What is net worth?

We often hear the phrase “net worth” thrown about in the Media, particularly about celebrities. However, it is important that we fully understand how net worth is calculated, and why this may not be the best representation of wealth.

How it is calculated

Net worth = Total Assets - Total Liabilities

An example of this would be to take your assets list (tech, car, house) and deduct any liabilities (credit card debt, student loans, mortgages). From doing this sum, you should end up with your net worth.

Why it matters

Often, it is easy to look at someone’s lifestyle and assume that they are very wealthy. However, in the 21st Century where it is easier than ever to pay for everything on credit. From using Buy Now Pay Later (BNPL) schemes such as Klarna to buy clothes, to racking up huge credit card bills, there are millions of people who unfortunately live like this.

From the outside it may seem that they are very wealthy, but when it gets down to net worth they may even have a negative figure if they have no assets to show for it.

Really, nobody goes around comparing net worths with each other but it is certainly a good thing to know for yourself. As long as you can keep that net worth positive, that is fantastic but it is also important to try and increase this over time as this is an actual indication of you growing your wealth.

Is it accurate?

As long as the figures you put into the sum are correct, your net worth will be pretty spot on!

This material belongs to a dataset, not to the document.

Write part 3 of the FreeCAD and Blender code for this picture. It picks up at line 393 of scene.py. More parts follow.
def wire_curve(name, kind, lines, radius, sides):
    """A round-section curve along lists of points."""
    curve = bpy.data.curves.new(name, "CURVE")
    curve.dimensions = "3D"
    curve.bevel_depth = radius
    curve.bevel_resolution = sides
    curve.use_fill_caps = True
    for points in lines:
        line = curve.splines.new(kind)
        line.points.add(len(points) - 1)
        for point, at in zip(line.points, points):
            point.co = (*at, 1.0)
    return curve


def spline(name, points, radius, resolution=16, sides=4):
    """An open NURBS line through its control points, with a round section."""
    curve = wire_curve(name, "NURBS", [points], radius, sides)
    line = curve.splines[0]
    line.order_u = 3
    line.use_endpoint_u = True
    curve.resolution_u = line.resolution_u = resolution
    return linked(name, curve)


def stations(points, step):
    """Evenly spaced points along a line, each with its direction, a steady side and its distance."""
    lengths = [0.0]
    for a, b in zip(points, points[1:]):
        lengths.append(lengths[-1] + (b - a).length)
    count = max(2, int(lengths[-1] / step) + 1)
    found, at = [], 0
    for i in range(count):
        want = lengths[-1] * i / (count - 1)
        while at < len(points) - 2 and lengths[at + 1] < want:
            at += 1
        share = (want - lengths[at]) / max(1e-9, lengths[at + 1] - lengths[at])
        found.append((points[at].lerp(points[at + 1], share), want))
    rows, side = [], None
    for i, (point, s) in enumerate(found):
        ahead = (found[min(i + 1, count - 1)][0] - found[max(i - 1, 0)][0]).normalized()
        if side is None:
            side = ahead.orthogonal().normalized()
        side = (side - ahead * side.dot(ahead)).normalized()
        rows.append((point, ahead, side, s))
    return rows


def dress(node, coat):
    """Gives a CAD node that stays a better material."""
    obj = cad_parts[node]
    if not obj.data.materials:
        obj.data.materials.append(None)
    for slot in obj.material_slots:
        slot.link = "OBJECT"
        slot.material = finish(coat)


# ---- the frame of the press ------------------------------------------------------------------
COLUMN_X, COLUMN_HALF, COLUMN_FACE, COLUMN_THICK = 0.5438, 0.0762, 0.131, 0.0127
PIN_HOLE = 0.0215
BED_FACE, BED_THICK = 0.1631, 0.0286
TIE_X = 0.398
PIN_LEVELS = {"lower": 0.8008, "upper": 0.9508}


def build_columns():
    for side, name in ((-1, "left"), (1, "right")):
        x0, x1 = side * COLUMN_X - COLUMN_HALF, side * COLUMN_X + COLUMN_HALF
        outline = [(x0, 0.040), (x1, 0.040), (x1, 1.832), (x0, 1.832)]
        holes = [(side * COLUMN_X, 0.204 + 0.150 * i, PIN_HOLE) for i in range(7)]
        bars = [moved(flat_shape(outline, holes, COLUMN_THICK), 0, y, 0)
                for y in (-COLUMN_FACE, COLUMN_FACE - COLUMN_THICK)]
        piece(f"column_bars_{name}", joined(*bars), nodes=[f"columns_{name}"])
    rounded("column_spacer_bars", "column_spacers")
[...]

However, the figures thrown around in the News often are wildly inaccurate. You cannot truly estimate someone’s net worth without having direct access to all of their financial records.

For example, if someone owns 10% in a publicly listed company, we can obtain a market value for their investment quite easily but we haven’t taken into consideration how much is in their bank, properties they own, how much debt they are in, etc.

Therefore, when looking at net worths in the Media, I always take it with a grain of salt as it is likely highly inaccurate.

On track?

According to the book The Millionaire Next Door, a rough rule of thumb calculation is to do the following:

Take your pre-tax salary and multiply it by your age, then divide by 10.

However, there is no one-fits-all answer, and you should not feel disheartened if your net worth is vastly different to this!